In this way, a total of 14 final sectional deformation modes were identified through the “combining like terms” operation carried out on the first four modal shapes (as shown in
Figure 9). Among these modes, modes I, II, III, VIII, IX, and X corresponded to the conventional rigid displacements of the whole cross-section. The other eight modes were newly defined to describe elastic deformation of the cross-section with a minimum total. In general, these new deformation modes were structurally meaningful and linearly independent. Additionally, their arrangements were in accordance with the sequence they appeared in, which showed the capability of a hierarchy.

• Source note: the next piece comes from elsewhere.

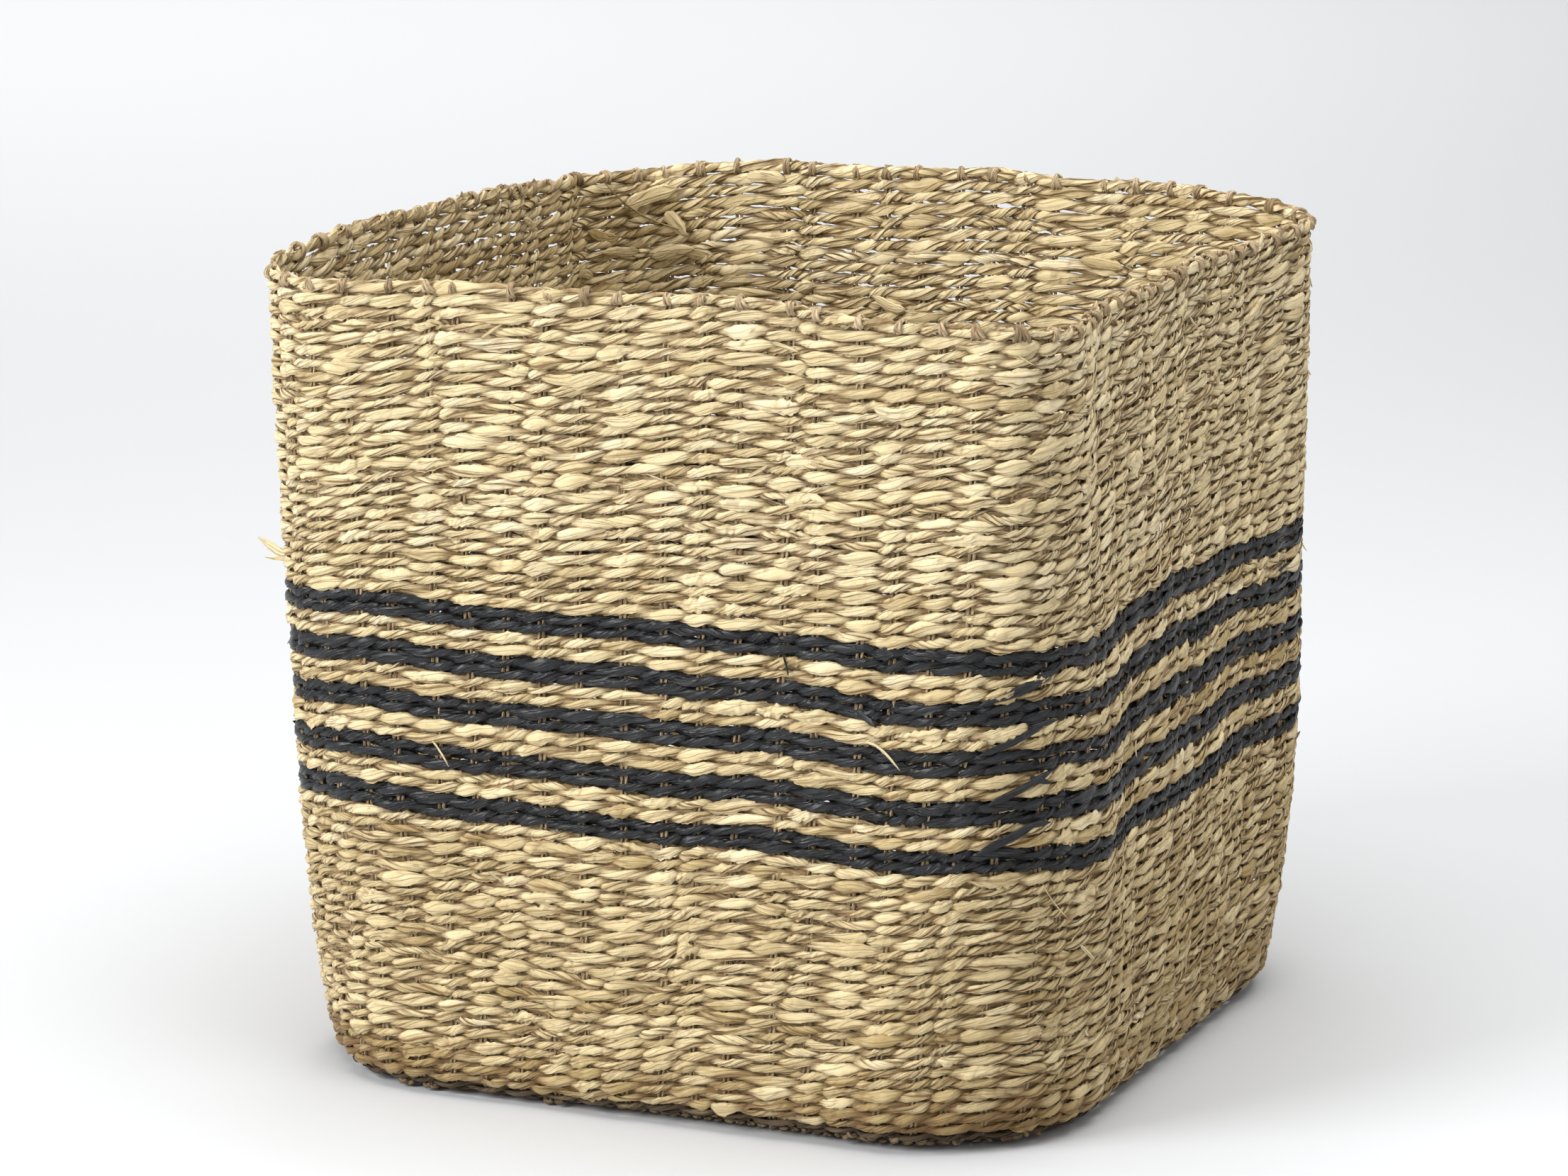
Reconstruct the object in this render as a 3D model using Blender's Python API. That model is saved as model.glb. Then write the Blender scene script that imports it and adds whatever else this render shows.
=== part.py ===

The proposed simplified approach, although involved with cross-section analysis, was different from both the theory of Camotim et al. [
28] for obtaining GBT deformation modes or that of Vieira et al. [
29] for formulating the higher order model. Both of these theories have to solve the generalized eigenvalue problem to uncouple the governing differential equations or the basis functions, which is quite demanding. In fact, the authors focused on avoiding this in the process of identifying sectional deformation modes. Instead, a process similar to combining like terms was developed in this paper to assemble basis deformations according to their participations in the constitution of sectional deformation modes. This approach lowered the requirements of mathematical theory and computation load. Additionally, the corresponding process could naturally separate conventional deformation modes from warping and distortion of the cross-section, being propitious to the compatibility with classical beam theories.